The Empirical Mean is Minimax Optimal for Local Glivenko-Cantelli
Doron Cohen, Aryeh Kontorovich, Roi Weiss
TL;DR
The paper analyzes Local Glivenko-Cantelli (LGC) for product Bernoulli measures and examines learning with estimators beyond the Empirical Mean Estimator (EME). It proves that, under non-pathological, decaying, and symmetry conditions, the LGC class is the largest learnable family for any estimator, and the EME achieves the minimax rate over such families. It further shows that allowing certain pathologies enables learning larger classes (e.g., union with constant sequences) via a relaxation construction, and provides a conjecture and open problems toward even richer extensions.
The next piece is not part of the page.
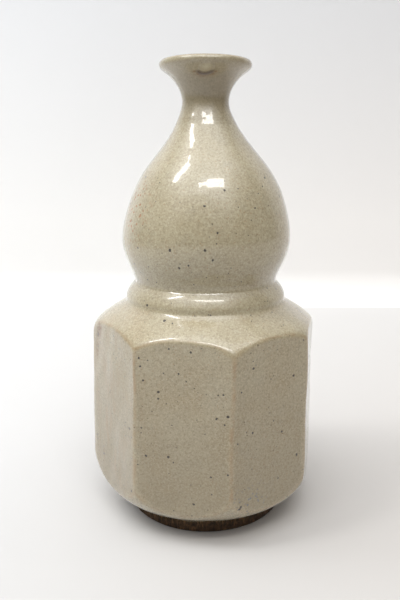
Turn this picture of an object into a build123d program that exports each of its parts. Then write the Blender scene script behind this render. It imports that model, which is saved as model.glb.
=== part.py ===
"""Knife-faceted stoneware sake bottle, in the sections that its potter throws and joins.

Millimetres, +Z up, the origin at the centre of the foot's resting face, the front towards -Y.
A bare turned foot carries a thrown lower chamber with eight flats cut into its wall. A raised
collar covers the joint with a pear-shaped upper chamber, and a slim neck opens into a flared lip.
A glaze coat covers the outside down to the foot, and a liner coat covers the inside.

Outlines are lists of (radius, height) points, from the bottom up. The skin outlines are the glazed
outside, and the clay lies one coat under them.
"""

import math
import os

from build123d import *

# Heights of the joints between the sections, from the table up
FOOT_TOP = 7.0
SHOULDER_CREASE = 106.8
WAIST_CREASE = 116.0
NECK_JOINT = 189.6
CREST = 218.5

# Radii at those joints
FOOT_TOP_RADIUS = 40.9
SHOULDER_CREASE_RADIUS = 39.2
WAIST_CREASE_RADIUS = 34.6
NECK_JOINT_RADIUS = 14.8
CREST_RADIUS = 19.3

# Coats of glaze: their thickness, and how much deeper the glaze pools in a crease
COAT = 0.4
POOL = 0.7

# Foot ring
FOOT_RADIUS = 40.3
FOOT_EDGE_BREAK = 0.8
RECESS_RADIUS = 32.4

# Straight throat of the mouth, between the liner's walls
THROAT_RADIUS = 7.0
THROAT_BOTTOM = 189.0
THROAT_TOP = 203.5

# Inside floor, and the radius at which it starts to turn up into the wall
FLOOR = 13.0
FLOOR_RADIUS = 30.0

# Outside of the lower chamber as thrown, before its flats are cut
LOWER_SKIN = [
    (FOOT_TOP_RADIUS + COAT, FOOT_TOP),
    (45.6, 9.7),
    (50.2, 12.8),
    (54.4, 17.4),
    (57.3, 24.0),
    (58.8, 38.0),
    (59.0, 58.0),
    (58.0, 79.0),
    (57.0, 89.5),
    (55.4, 94.4),
    (52.0, 98.1),
    (47.0, 101.7),
    (43.5, 103.9),
    (41.0, 105.5),
    (SHOULDER_CREASE_RADIUS, SHOULDER_CREASE),
]

# Raised collar: a roll that is fullest low down
COLLAR_SKIN = [
    (SHOULDER_CREASE_RADIUS, SHOULDER_CREASE),
    (39.5, 107.6),
    (39.5, 108.8),
    (38.8, 110.8),
    (37.4, 113.3),
    (WAIST_CREASE_RADIUS, WAIST_CREASE),
]

# Pear-shaped upper chamber
UPPER_SKIN = [
    (WAIST_CREASE_RADIUS, WAIST_CREASE),
    (35.9, 120.3),
    (38.6, 126.2),
    (40.4, 132.2),
    (40.85, 138.0),
    (39.5, 147.0),
    (35.6, 159.0),
    (29.2, 170.2),
    (20.8, 180.7),
    (NECK_JOINT_RADIUS, NECK_JOINT),
]

# Neck, the almost flat underside of the lip, its round edge and its crest
NECK_SKIN = [
    (NECK_JOINT_RADIUS, NECK_JOINT),
    (12.3, 194.9),
    (11.05, 200.3),
    (11.7, 204.1),
    (13.7, 208.1),
    (16.6, 211.5),
    (20.2, 214.2),
    (21.6, 216.0),
    (21.4, 217.3),
    (20.6, 218.2),
    (CREST_RADIUS, CREST),
]

# Inside of the liner, from the edge of the floor up to the throat
CHAMBER_LINER = [
    (FLOOR_RADIUS, FLOOR),
    (41.0, 16.2),
    (45.9, 25.0),
    (46.8, 42.0),
    (46.8, 64.0),
    (45.9, 82.0),
    (42.6, 92.4),
    (36.6, 99.4),
    (31.4, 105.6),
    (29.9, 112.0),
    (31.6, 120.0),
    (34.8, 127.6),
    (36.5, 136.6),
    (35.4, 146.5),
    (31.1, 157.8),
    (24.6, 168.4),
    (17.2, 177.4),
    (11.8, 182.6),
    (8.5, 186.0),
    (THROAT_RADIUS, THROAT_BOTTOM),
]

# Inside of the mouth, from the throat out to the crest
MOUTH_LINER = [
    (THROAT_RADIUS, THROAT_TOP),
    (8.2, 207.3),
    (11.2, 211.1),
    (14.8, 214.9),
    (16.6, 217.1),
    (17.8, 218.2),
    (CREST_RADIUS, CREST),
]

# Hand-cut flats, in order round the wall: azimuth of the flat's middle in degrees from the front (-Y)
# towards +X, distance from the axis at mid height, and how far it leans out for each millimetre up
FLATS = [
    (-147.0, 53.1, -0.025),
    (-102.5, 53.6, -0.034),
    (-57.0, 52.4, -0.030),
    (-11.0, 52.2, -0.028),
    (33.5, 52.9, -0.016),
    (78.0, 53.3, -0.010),
    (124.0, 52.7, -0.012),
    (168.5, 52.5, -0.022),
]
FLAT_MIDDLE = 58.0
CUTTER_SIZE = 200.0


def point(radius, height):
    """A point of an outline, on the XZ plane."""
    return (radius, 0, height)


def curve(points):
    """A smooth curve through an outline's points."""
    return Spline([point(*p) for p in points])


def run(*points):
    """Straight edges from point to point of an outline."""
    return Polyline([point(*p) for p in points])


def inset(points, depth):
    """An outline's points moved to its left, which is towards the clay on a skin, apart from its ends."""
    moved = [points[0]]
    for before, here, after in zip(points, points[1:], points[2:]):
        along = (after[0] - before[0], after[1] - before[1])
        length = math.hypot(*along)
        moved.append((here[0] - depth * along[1] / length, here[1] + depth * along[0] / length))
    moved.append(points[-1])
    return moved


def clay_outline(skin):
    """The clay under a skin that starts and ends in a crease, where the glaze pools."""
    points = inset(skin, COAT)
    points[0] = (skin[0][0] - POOL, skin[0][1])
    points[-1] = (skin[-1][0] - POOL, skin[-1][1])
    return points


def lower_clay():
    """The lower chamber's clay outline, which starts on top of the foot ring."""
    points = clay_outline(LOWER_SKIN)
    points[0] = (FOOT_TOP_RADIUS, FOOT_TOP)
    return points


def neck_clay():
    """The neck's clay outline, which ends one coat under the crest."""
    points = clay_outline(NECK_SKIN)
    points[-1] = (CREST_RADIUS, CREST - COAT)
    return points


def chamber_clay():
    """The clay behind the chambers' liner."""
    points = inset(CHAMBER_LINER, -COAT)
    points[0] = (FLOOR_RADIUS, FLOOR - COAT)
    points[-1] = (THROAT_RADIUS + COAT, THROAT_BOTTOM)
    return points


def mouth_clay():
    """The clay behind the mouth's liner."""
    points = inset(MOUTH_LINER, -COAT)
    points[0] = (THROAT_RADIUS + COAT, THROAT_TOP)
    points[-1] = (CREST_RADIUS, CREST - COAT)
    return points


def turned(*lines):
    """A solid of revolution about the bottle's axis, from the lines that close its half section."""
    edges = [edge for line in lines for edge in line.edges()]
    return revolve(make_face(edges), Axis.Z, 360)


def core(outline):
    """A solid bar of revolution inside an outline, with flat ends."""
    bottom, top = outline[0], outline[-1]
    ends = run(top, (0, top[1]), (0, bottom[1]), bottom)
    return turned(curve(outline), ends)


def flatted(solid, depth):
    """A thrown solid with the eight flats cut away, each a depth further in than the skin's flat."""
    for azimuth, reach, lean in FLATS:
        turn = math.radians(azimuth)
        outward = (math.sin(turn), -math.cos(turn))
        distance = reach - depth
        flat = Plane(
            origin=(distance * outward[0], distance * outward[1], FLAT_MIDDLE),
            x_dir=(-outward[1], outward[0], 0),
            z_dir=(outward[0], outward[1], -lean),
        )
        waste = Box(CUTTER_SIZE, CUTTER_SIZE, CUTTER_SIZE, align=(Align.CENTER, Align.CENTER, Align.MIN))
        solid = solid - flat * waste
    return solid


def cavity():
    """The hollow of both chambers in the clay, up into the throat."""
    outline = chamber_clay()
    top = (THROAT_RADIUS + COAT, THROAT_TOP)
    ends = run(outline[-1], top, (0, THROAT_TOP), (0, FLOOR - COAT), outline[0])
    return turned(curve(outline), ends)


def foot_ring():
    """The bare turned ring that the bottle stands on."""
    rim = RECESS_RADIUS + FOOT_EDGE_BREAK
    return turned(
        run(
            (rim, 0),
            (FOOT_RADIUS - FOOT_EDGE_BREAK, 0),
            (FOOT_RADIUS, FOOT_EDGE_BREAK),
            (FOOT_TOP_RADIUS, FOOT_TOP),
            (RECESS_RADIUS, FOOT_TOP),
            (RECESS_RADIUS, FOOT_EDGE_BREAK),
            (rim, 0),
        )
    )


def lower_chamber():
    """The thrown lower chamber: floor, faceted wall and shoulder."""
    return flatted(core(lower_clay()), COAT) - cavity()


def lower_glaze():
    """The glaze over the flats and the shoulder."""
    return flatted(core(LOWER_SKIN), 0) - flatted(core(lower_clay()), COAT)


def collar_band():
    """The clay roll that covers the joint between the chambers."""
    return core(clay_outline(COLLAR_SKIN)) - cavity()


def upper_chamber():
    """The thrown pear-shaped upper chamber."""
    return core(clay_outline(UPPER_SKIN)) - cavity()


def coat_over(skin, clay):
    """The glaze between a skin and the clay under it."""
    return turned(curve(skin), run(skin[-1], clay[-1]), curve(clay), run(clay[0], skin[0]))


def neck_and_lip():
    """The thrown neck with its straight throat and flared lip."""
    outside = neck_clay()
    inside = mouth_clay()
    throat = run(inside[0], (inside[0][0], NECK_JOINT), outside[0])
    return turned(curve(outside), curve(inside), throat)


def liner_glaze():
    """The glaze poured round the whole inside, from the floor to the crest of the lip."""
    chamber = chamber_clay()
    mouth = mouth_clay()
    return turned(
        run((0, FLOOR), CHAMBER_LINER[0]),
        curve(CHAMBER_LINER),
        run(CHAMBER_LINER[-1], MOUTH_LINER[0]),
        curve(MOUTH_LINER),
        run(MOUTH_LINER[-1], mouth[-1]),
        curve(mouth),
        run(mouth[0], chamber[-1]),
        curve(chamber),
        run(chamber[0], (0, FLOOR - COAT), (0, FLOOR)),
    )


NODES = {
    "foot_ring": foot_ring,
    "lower_chamber": lower_chamber,
    "collar_band": collar_band,
    "upper_chamber": upper_chamber,
    "neck_and_lip": neck_and_lip,
    "lower_glaze": lower_glaze,
    "collar_glaze": lambda: coat_over(COLLAR_SKIN, clay_outline(COLLAR_SKIN)),
    "upper_glaze": lambda: coat_over(UPPER_SKIN, clay_outline(UPPER_SKIN)),
    "neck_glaze": lambda: coat_over(NECK_SKIN, neck_clay()),
    "liner_glaze": liner_glaze,
}

os.makedirs("parts", exist_ok=True)
for name, make in NODES.items():
    export_step(make(), f"parts/{name}.step")
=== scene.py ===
"""Looks of the faceted sake bottle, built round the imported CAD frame.

Metres, +Z up, the front towards -Y. Shapes are worked out in millimetres and scaled when their mesh is made.
Each outline is read off the CAD nodes with rays. The clay and glaze are then made again with the marks of the
hand that the CAD leaves out: a drifting axis, wavy cuts, soft arrises, throwing rings, and specks of iron.
Azimuths are measured from the front (-Y) towards +X.
"""

import math

import bpy
import numpy as np
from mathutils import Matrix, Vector
from mathutils.bvhtree import BVHTree


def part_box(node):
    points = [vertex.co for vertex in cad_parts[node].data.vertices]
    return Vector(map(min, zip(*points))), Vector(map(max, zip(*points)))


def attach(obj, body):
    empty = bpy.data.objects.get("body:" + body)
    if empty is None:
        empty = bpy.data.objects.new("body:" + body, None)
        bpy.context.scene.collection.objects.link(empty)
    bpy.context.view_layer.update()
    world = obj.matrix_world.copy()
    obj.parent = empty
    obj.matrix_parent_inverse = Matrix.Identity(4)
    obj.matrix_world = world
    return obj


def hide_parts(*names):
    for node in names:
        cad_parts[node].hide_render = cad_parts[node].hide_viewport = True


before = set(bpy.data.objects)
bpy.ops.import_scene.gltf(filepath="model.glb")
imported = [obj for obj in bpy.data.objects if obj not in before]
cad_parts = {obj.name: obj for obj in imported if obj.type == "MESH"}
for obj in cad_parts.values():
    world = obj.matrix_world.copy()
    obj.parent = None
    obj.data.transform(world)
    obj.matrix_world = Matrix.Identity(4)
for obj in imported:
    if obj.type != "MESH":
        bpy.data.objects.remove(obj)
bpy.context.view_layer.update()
MM = 0.001
FULL_TURN = 2 * math.pi

# The coat of glaze, and the gap that keeps the clay's mesh clear of it
GLAZE_COAT = 0.4
CLAY_GAP = 0.06

OUTSIDE_NODES = ["lower_glaze", "collar_glaze", "upper_glaze", "neck_glaze"]
LOWER_COLUMNS = 576
TURNED_COLUMNS = 480
FOOT_COLUMNS = 420
LINER_COLUMNS = 192
CLAY_COLUMNS = 160

# Rays start this far from the axis, outside the bottle
RAY_START = 90

# Levels crowd together over this height below the crest, where the lip turns over
CREST_ZONE = 1.6

# Reading of the outside: spacing of its points, blur of its facets, and round of the coves at the collar
OUTLINE_STEP = 0.1
OUTLINE_BLUR = 0.45
COVE_ROUND = 1.3


# ---------------------------------------------------------------- outlines read off the CAD


def bvh_of(names):
    """One search tree over the triangles of some CAD nodes, in millimetres."""
    points, faces = [], []
    for name in names:
        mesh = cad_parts[name].data
        base = len(points)
        points.extend(v.co / MM for v in mesh.vertices)
        faces.extend([base + i for i in f.vertices] for f in mesh.polygons)
    return BVHTree.FromPolygons(points, faces)


def heights(node):
    """Lowest and highest z of a CAD node, in millimetres."""
    low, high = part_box(node)
    return low.z / MM, high.z / MM


def outward(azimuth):
    """Unit vector away from the axis."""
    return Vector((math.sin(azimuth), -math.cos(azimuth), 0))


def outer_radius(tree, azimuth, z):
    """Radius of the outside at an azimuth and height, or None."""
    away = outward(azimuth)
    hit = tree.ray_cast(away * RAY_START + Vector((0, 0, z)), -away)
    return math.hypot(hit[0].x, hit[0].y) if hit[0] else None


def inner_radius(tree, z):
    """Radius of the inside at a height, or None."""
    hit = tree.ray_cast(Vector((0, 0, z)), outward(0.1))
    return math.hypot(hit[0].x, hit[0].y) if hit[0] else None


def even(points, step):
    """An outline's points again, evenly spaced."""
    along = np.r_[0, np.cumsum(np.hypot(*np.diff(points, axis=0).T))]
    places = np.linspace(0, along[-1], max(3, int(round(along[-1] / step)) + 1))
    return np.stack([np.interp(places, along, points[:, k]) for k in (0, 1)], axis=1)


def softened(points, reach):
    """Evenly spaced points, blurred along the outline, with the two ends kept."""
    step = np.hypot(*(points[1] - points[0]))
    width = max(1, int(round(3 * reach / step)))
    weights = np.exp(-0.5 * (np.arange(-width, width + 1) * step / reach) ** 2)
    weights /= weights.sum()
    padded = np.concatenate(
        [2 * points[0] - points[width:0:-1], points, 2 * points[-1] - points[-2 : -width - 2 : -1]]
    )
    return np.stack([np.convolve(padded[:, k], weights, mode="valid") for k in (0, 1)], axis=1)


def crowded_levels(bottom, top, step, count):
    """Heights a step apart, and a count of closer ones just below the crest."""
    start = top - CREST_ZONE
    return np.r_[np.arange(bottom, start, step), top - CREST_ZONE * np.linspace(1, 0.05, count) ** 2]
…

The approach combines information-theoretic lower bounds (Fano) with constructive estimators and testing-based schemes, yielding both sharp lower bounds and practical estimators with provable consistency. The results clarify fundamental limits of distribution-dependent uniform convergence in high dimensions and illuminate when structure-aware estimators can outperform the standard EME.
Abstract
We revisit the recently introduced Local Glivenko-Cantelli setting, which studies distribution-dependent uniform convergence rates of the Empirical Mean Estimator (EME). In this work, we investigate generalizations of this setting where arbitrary estimators are allowed rather than just the EME. Can a strictly larger class of measures be learned? Can better risk decay rates be obtained? We provide exhaustive answers to these questions, which are both negative, provided the learner is barred from exploiting some infinite-dimensional pathologies. On the other hand, allowing such exploits does lead to a strictly larger class of learnable measures.